In “Curtain Call,” Murray places extreme emphasis on the slight shifts in species names to prioritize play in a poem about “games of gender, intrigue, deception” (39), the outcomes of which are ultimately unclear. However, the mistake that comes from being conditioned to make certain choices isn’t all that decipherable in a romantic setting. “Curtain Call” comes down harder on when a line should be drawn:
The only thing clear as the ice-cube
eddying in its velvety spirits
is something banal about cruelty
and gratuitousness. (Murray 40)
Such “cruelty / and gratuitousness” is so banal that it’s the reason “safety, my love, is a myth” (15). This haunting line from “A Ragged Time” can be read in different ways. Perhaps “my love” further explains “safety,” such that it’s all part of the formula for myth. Or “my love” is a form of address, a way to soften the blow about what the world is really like for the speaker’s child, “the body inside the body like a shell” (Murray 15).

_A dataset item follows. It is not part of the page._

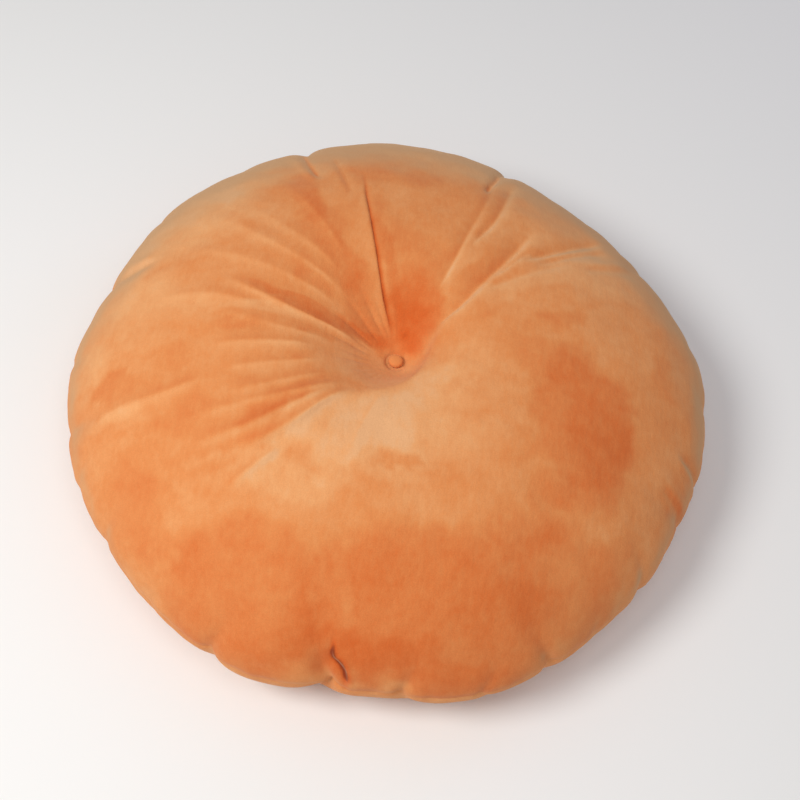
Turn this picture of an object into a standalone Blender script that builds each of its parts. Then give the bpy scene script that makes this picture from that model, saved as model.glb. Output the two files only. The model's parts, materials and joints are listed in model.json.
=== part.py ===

This isn’t a book that makes decisions for the reader. Murray’s knowledge and reference to other forms of art, schools, and theories is broad enough that the reader can find their own stolen moments of either appreciation or critique. But there are consequences for not having an “intermediary structure” (Murray 51) as simple as a porch that potentially shelters a wild cat. “Always, something wants in, / out–” (15), Murray writes in “A Ragged Time,” mimicking the motion of the waves, the pattern of music, or the repeatability of an image we can’t control. In these poems that critique desensitization, greed, and the use of one person for another’s purposes, Murray manages to celebrate the perils of having an imagination. Breakfast in Fur invites philosophical and ethical questions, looking back from our still new century where “like a Nauman neon sign, the shorthand blinks” (Murray 29).
About the reviewer: Beth McDermott is the author of Figure 1 (Pine Row Press, 2022). Her reviews appear in American Book Review, RHINO Reviews, Kenyon Review Online, and The Bind.